En Cuenca se ha instalado una pregunta incómoda que ya no se formula en voz baja: ¿por qué, después de tantos planes, discursos y promesas, la provincia sigue sin despegar? La respuesta no es nueva ni misteriosa. No está en la falta de recursos, ni siquiera en la despoblación como destino inevitable. Está, sobre todo, en cómo se gestiona lo público.
Porque Cuenca no tiene un problema de diagnóstico. Tiene un problema de decisión, ejecución y ambición.
Durante años, la gestión pública conquense ha funcionado como una maquinaria de supervivencia institucional: mantener estructuras, repartir equilibrios, evitar conflictos. Pero gobernar no es conservar; gobernar es transformar.
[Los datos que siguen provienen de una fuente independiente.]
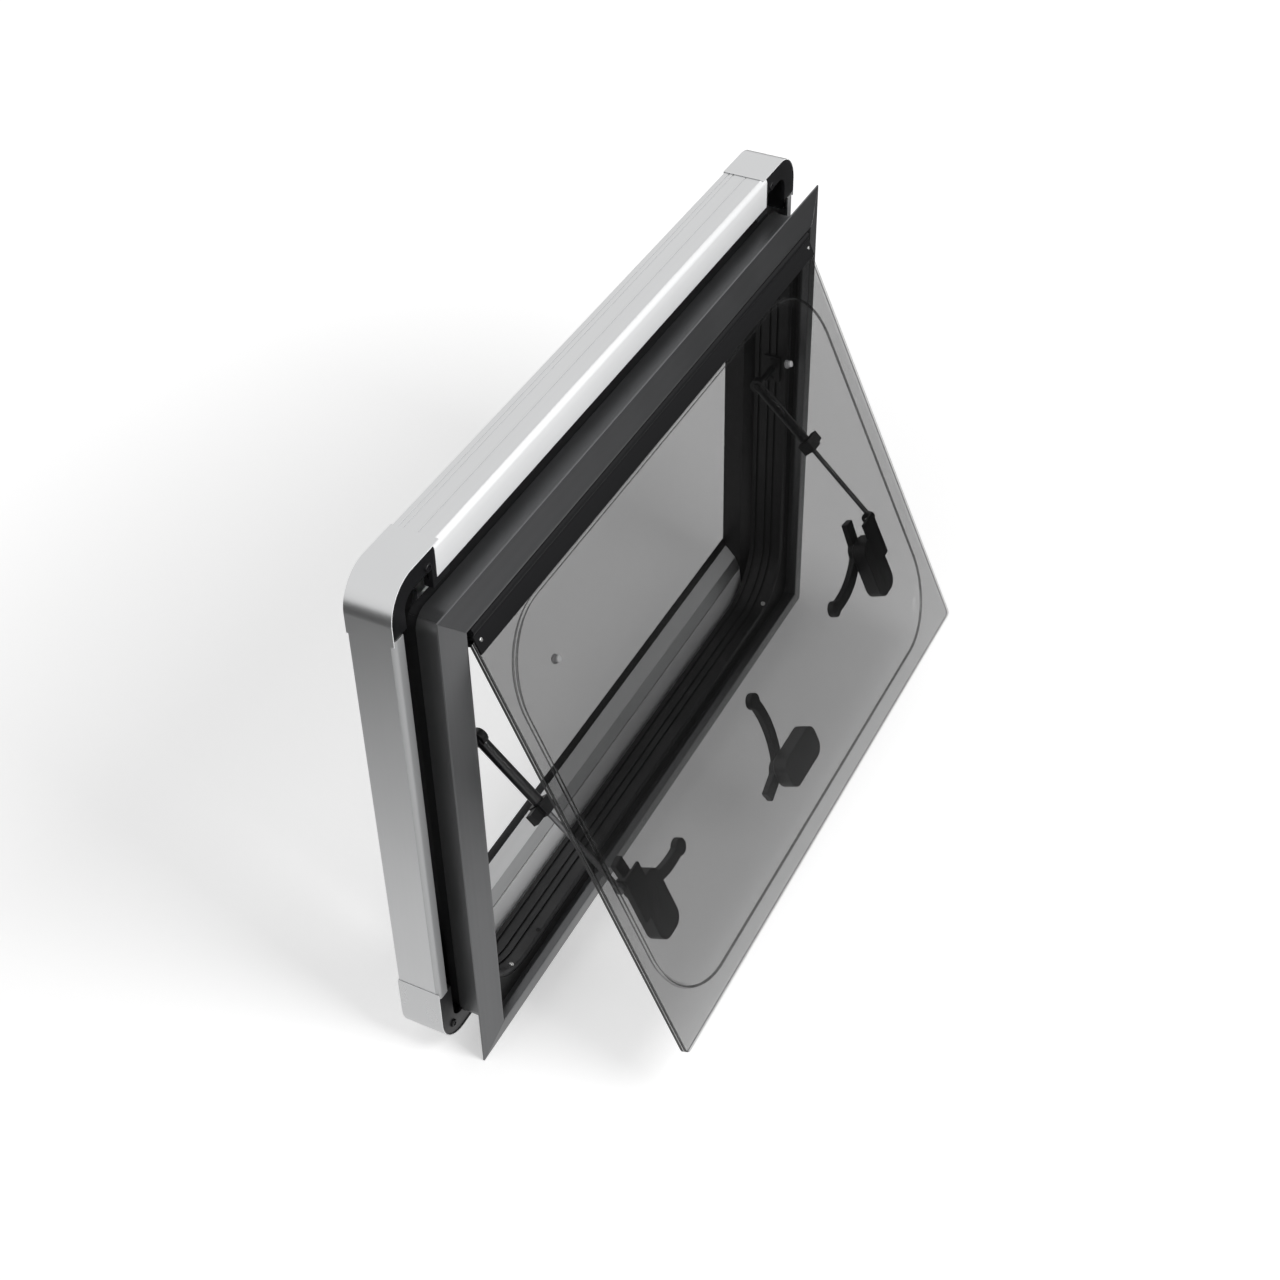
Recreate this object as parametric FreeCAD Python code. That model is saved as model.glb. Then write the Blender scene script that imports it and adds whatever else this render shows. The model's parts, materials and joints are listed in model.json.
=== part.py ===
import FreeCAD, Part
import math
import os

from FreeCAD import Placement, Rotation, Vector

# Top-hung caravan window in an aluminium frame, in millimetres.
# The origin lies on the flat back face of the flange, in the middle of its bottom side,
# where the flange presses on the outer skin of the vehicle. +Y goes into the room, +Z is up.

# Cut-out in the wall
cutout_width = 700.0
cutout_height = 500.0

# Outer frame: mitred sloping flange with a sleeve behind it
sleeve_clearance = 1.0
flange_overhang = 22.0
flange_face_width = 30.0
flange_edge_thickness = 1.6
flange_crest_height = 7.6
flange_crest_width = 3.0
sleeve_depth = 35.0
sleeve_wall = 2.5
sleeve_corner_radius = 16.0

# Ribbed liner inside the sleeve, with a rounded lip in front
liner_lip_front = 6.8
liner_lip_width = 5.0
liner_lip_bevel = 2.0
liner_shoulder = 14.0
liner_back = 45.0
liner_wall_side = 17.0
liner_wall_top = 18.0
liner_corner_radius = 60.0
liner_fit = 0.3
liner_groove_width = 2.0
liner_groove_depth = 1.8
liner_groove_starts = (19.0, 27.0, 38.0)

# Rubber seal in the channel between the sleeve and the liner's lip
seal_front = 6.6
seal_fit = 0.2

# Inner cassette frame on the room side
cassette_front = 31.0
cassette_depth = 43.0
cassette_side_overlap = 34.0
cassette_top_overlap = 48.0
cassette_bottom_overlap = 6.0
cassette_wall = 2.0
cassette_side_lip = 13.0
cassette_top_lip = 32.0
cassette_bottom_lip = 6.0
cassette_edge_radius = 5.0
cassette_corner_radius = 34.0
cassette_groove_depth = 0.6
cassette_groove_width = 1.0
cassette_groove_setbacks = (5.0, 9.5, 23.0)
cassette_top_end = 49.0
cassette_bottom_end = 70.0

# Corner caps, and the moulded corner joints under them
cap_proud = 0.8
cap_fit = 0.2
cap_level_leg = 74.5
cap_top_leg = 53.0
cap_bottom_leg = 78.0
joint_fit = 0.3
joint_wall = 5.0
joint_recess = 1.0
joint_plate_thickness = 4.0
joint_plate_width = 20.0
joint_tab_length = 18.0
joint_seat_clearance = 0.5
joint_lug_length = 20.0
joint_lug_width = 8.0
joint_lug_depth = 9.0

# Stepped surround of the cassette's opening, above and below, with smooth guides at the sides
surround_wall = 2.0
surround_fit = 0.3
surround_gap = 5.0
surround_foot = 8.0
surround_gap_drop = 9.5
surround_strip_top = 22.5
surround_strip_lean = 2.0
surround_groove_width = 2.5
surround_groove_depth = 1.0
surround_ledge_rise = 13.0
surround_ledge_run = 6.0
surround_ramp_rise = 13.0
surround_ramp_run = 12.0
surround_rim_rise = 9.0
surround_rim_width = 6.5
guide_step = 12.0
guide_run = 7.0
guide_end_gap = 1.2

# Sash: outer sheet and formed inner sheet, hung from a bead along the top
open_angle = 24.0
hinge_gap = 6.5
hinge_proud = 4.6
hinge_bead_radius = 2.6
hinge_neck_thickness = 1.6
hinge_foot_thickness = 2.0
hinge_fit = 0.3
hinge_socket_wall = 1.8
hinge_mouth_margin = 24.0
hinge_mouth_reach = 15.0
hinge_leaf_thickness = 2.0
hinge_leaf_outer_length = 22.0
hinge_leaf_inner_length = 14.0
sash_side_gap = 7.0
sash_bottom_gap = 6.5
sash_top = 7.5
sash_corner_radius = 6.0
sheet_thickness = 3.0
dome_side_margin = 20.0
dome_top = 28.0
dome_bottom_margin = 19.0
dome_radius = 76.0
dome_height = 13.0
dome_slope = 8.0
plug_inset = 71.0
plug_drop = 94.0
plug_radius = 4.5
plug_height = 1.5

# Latches on the inner sheet
latch_base_length = 68.0
latch_base_width = 36.0
latch_base_height = 17.5
latch_base_corner = 13.0
latch_base_bevel = 2.5
side_latch_inset = 51.0
side_latch_rise = 116.0
middle_latch_offset = 12.0
middle_latch_rise = 60.0
latch_pivot_shift = 20.0
lever_gap = 0.4
lever_thickness = 7.0
lever_hub_radius = 11.0
lever_width = 12.0
lever_handle_length = 88.0
lever_handle_bow = 9.0
lever_knob_radius = 8.5
lever_tail_length = 34.0
lever_tail_width = 13.0
lever_tail_angle = 112.0
lever_pin_radius = 3.0
lever_pin_fit = 0.3
side_handle_droop = 15.0
middle_handle_angle = 84.0

# Telescopic stays at both sides
stay_wall_gap = 37.2
stay_pivot_inset = 24.0
stay_pivot_rise = 145.5
stay_end_rise = 44.0
stay_end_inset = 23.5
stay_tube_radius = 5.5
stay_bore_radius = 3.4
stay_tube_length = 90.0
stay_knuckle_radius = 8.0
stay_knuckle_width = 8.0
stay_pin_radius = 3.5
stay_pin_fit = 0.3
stay_rod_radius = 2.6
stay_rod_length = 106.0
stay_eye_radius = 5.0
stay_eye_width = 5.0
stay_side_gap = 0.3
collar_width = 15.0
collar_length = 13.0
collar_fit = 0.1
collar_flag_reach = 19.0
collar_flag_width = 11.0
collar_flag_thickness = 7.0
pivot_plate_width = 18.0
pivot_plate_height = 30.0
pivot_plate_thickness = 3.0
ear_radius = 7.0
ear_width = 4.0
ear_foot_thickness = 3.0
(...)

Y ahí es donde el sistema falla.
Qué debe cambiar: las prioridades
La primera pregunta es elemental: ¿qué se está gestionando como prioritario?
Hoy, demasiadas energías públicas se diluyen en microproyectos simbólicos, eventos de impacto limitado o planes estratégicos que nunca llegan a convertirse en realidades tangibles. Se confunde actividad con progreso.
Cuenca necesita una redefinición radical de prioridades. No puede aspirar a hacerlo todo; debe decidir con claridad qué no va a hacer para concentrarse en lo esencial: conectividad real (física y digital), servicios públicos adaptados al territorio, vivienda accesible, economía productiva local y retención de capital humano. Sin estas bases, cualquier discurso sobre futuro es pura retórica.
No se trata de inventar nada nuevo, sino de asumir una evidencia incómoda: sin una economía que genere empleo estable y sin servicios públicos sólidos, no hay repoblación posible, ni cohesión territorial, ni igualdad de oportunidades.
Cómo debe cambiar: la forma de gobernar
El problema central no es solo qué se decide, sino cómo se decide.
La gestión pública en Cuenca sigue atrapada en inercias administrativas, redes informales y una cultura política que penaliza la iniciativa y premia la obediencia. El resultado es un sistema lento, temeroso y poco eficaz.
Es imprescindible profesionalizar la gestión. Separar claramente la dirección política —legítima— de la gestión técnica —competente—. Introducir perfiles de gerencia pública, evaluar resultados, exigir plazos y responsabilidades. Gobernar no es inaugurar; es ejecutar.
Además, persiste un caciquismo administrativo de baja intensidad pero alto impacto: decisiones que no se toman, expedientes que se eternizan, proyectos que se bloquean por miedo al conflicto o al desgaste político. Todo eso tiene un coste enorme, aunque no aparezca en los presupuestos.
A esto se suma otro lastre: la falta de coordinación institucional. Ayuntamiento, Diputación, Junta y Estado operan demasiadas veces como compartimentos estancos, cuando no como actores en competencia silenciosa. Cuenca necesita una agenda común, proyectos compartidos y responsables identificables. Sin cooperación real, no hay transformación posible.
Cuánto debe cambiar: la magnitud del esfuerzo
Aquí se comete el error más frecuente: pensar que bastan pequeños retoques. No bastan.
Para que Cuenca funcione de verdad, el cambio debe ser cuantitativo y sostenido. Hablamos de reorientar al menos una cuarta parte del gasto público provincial hacia proyectos tractores claros, concentrados y evaluables. Menos dispersión, menos parches, más visión de medio y largo plazo.
Los compromisos deben ser plurianuales, no dependientes del ciclo electoral. Diez o quince años de políticas coherentes, no cuatro años de anuncios y rectificaciones. Y, sobre todo, capacidad real de ejecución. Cuenca pierde oportunidades no porque falte dinero, sino porque falta estructura técnica, decisión política y valentía administrativa.
La no ejecución también debería tener consecuencias. No es aceptable que fondos disponibles se pierdan sin explicación, mientras el discurso oficial habla de oportunidades históricas.
El cambio cultural pendiente
Nada de lo anterior funcionará sin un cambio cultural profundo.
Cuenca arrastra una cultura política basada en la resignación, el “siempre ha sido así” y el miedo a incomodar. Pero el progreso nunca ha sido cómodo. Exige debate, conflicto constructivo y ciudadanía exigente.
La provincia no está condenada por su geografía ni por su tamaño. Está limitada por una baja ambición colectiva y una gestión pública que protege más los equilibrios internos que los resultados externos.
Una conclusión necesaria
Cuenca no necesita más promesas ni más diagnósticos. Necesita decisiones claras, gestión profesional y una apuesta sostenida en el tiempo. Cuando la administración deje de mirarse a sí misma y empiece a medir su éxito por el impacto real en la vida de la gente, entonces —y solo entonces— Cuenca empezará a funcionar.
Hasta entonces, seguiremos llamando “gestión” a lo que en realidad es mera administración del estancamiento.